Les voy a contar un sueño, el sueño que viví ayer por la tarde. El sueño es un cuento, un cuento en el que hay amor, hay magia y hay belleza, sobre todo hay belleza. Pero es un sueño en el que no hay palabras, nadie habla, nadie dice nada: todo lo comunica el gesto, el movimiento, el cuerpo, y la música. Una música hermosa, familiar, una melodía que ha estado formando parte de nuestra vida desde siempre. Todo empieza de una manera muy tradicional, así que estamos en un país lejano, en un tiempo también lejano, en un palacio donde un rey y una reina dan una fiesta en honor a un príncipe, una fiesta a la que acude toda la corte y a la que llegan invitados de todas las partes del mundo. En la fiesta no falta el inevitable bufón, que bromea con todos, que salta, que hace malabarismos con el cuerpo, que se eleva y flota en el aire, que gira y gira y gira sobre sí mismo. Un bufón espectacular.
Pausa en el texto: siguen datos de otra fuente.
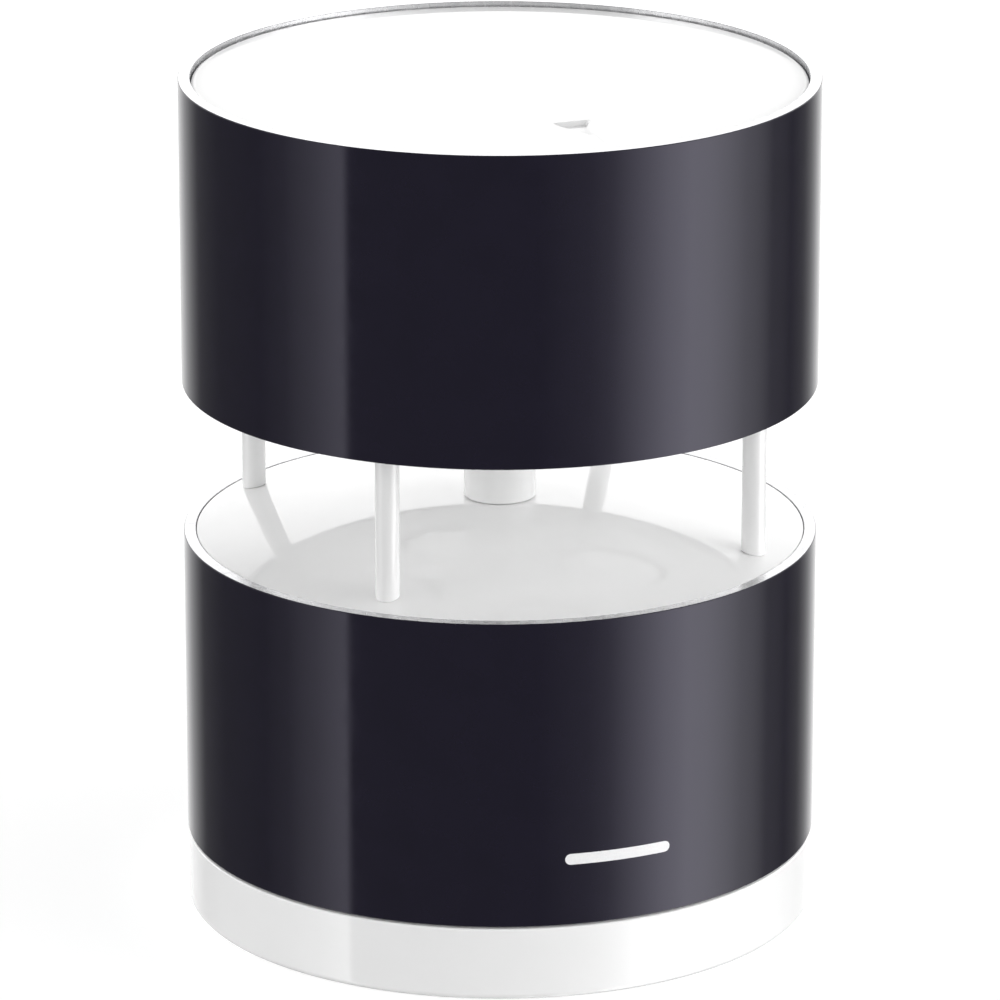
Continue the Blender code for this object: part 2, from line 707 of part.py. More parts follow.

El sueño se convierte por momentos en pesadilla: hay un ser maligno que atrapa a mujeres hermosas y las transforma en aves que solo de noche pueden recuperar su forma humana. El príncipe, que ha salido a cazar, se encuentra con esas hermosas y mágicas aves que agitan sus alas, que giran por el espacio, que se posan en el suelo, que levantan el vuelo y flotan en el aire; a veces se mueven solas, a veces en parejas, a veces en grupo; pero en el sueño ocurre un momento inigualable cuando cuatro de esas mujeres-ave danzan juntas con las manos entrelazadas. Entre esas mágicas aves el príncipe encuentra también a la reina, el más bello cisne blanco que jamás haya existido, sublime en sus delicados movimientos, siempre etérea, cuyo cuerpo parece elevarse en el aire sin peso. Como es natural, pues estamos en un cuento, el príncipe se enamora de manera inmediata de la mujer-cisne (yo también lo hice en ese momento del sueño) y le promete librarle del hechizo mediante un juramento de amor eterno que le hará al día siguiente en la fiesta de palacio. En el cuento no puede faltar también el suspense final, con el engaño y la mentira, de manera que en la fiesta aparece de nuevo el mago malvado y trata de engañar al príncipe con otro cisne, negro pero igual de hermoso, igual de elegante, igual de etéreo, igual de grácil, con el que el príncipe danza un inolvidable pas-de-deux. Al final, el sueño acaba bien, como no podía ser de otra manera. Si no no sería un cuento tradicional.
Pero este sueño ha sido posible porque se han conjurado muchos elementos: que allá por 1875, alguien llamado Piotr Ilich Chaikovski , escribiese una obra por encargo del Teatro Bolshói de Moscú, titulada El lago de los cisnes, que se estrenó en 1877; que ahora, casi 150 años más tarde, el Ballet Clásico de Cuba dirigido por Laura Alonso, que fue durante 25 años solista del Ballet Nacional cubano, haya traído a Madrid la versión de la obra realizada por su madre, Alicia Alonso, uno de los grandes mitos mundiales del ballet; y que nada menos que 32 bailarines, entre los que destacan Patricia Hernández, Abraham Quiñones, Alejandra de Jesús o Alex Samuel Pozo, hayan conjuntado su talento, su esfuerzo, su capacidad y su arte para crear esta creación mágica.
El sueño, dice el reloj, dura dos horas, pero es mentira: el tiempo queda detenido, igual que se detienen en el aire los cuerpos de los prodigiosos bailarines que se estremecen y giran y se elevan y flotan. Compruébenlo. Si quieren vivir un sueño también, acudan a ver el espectáculo.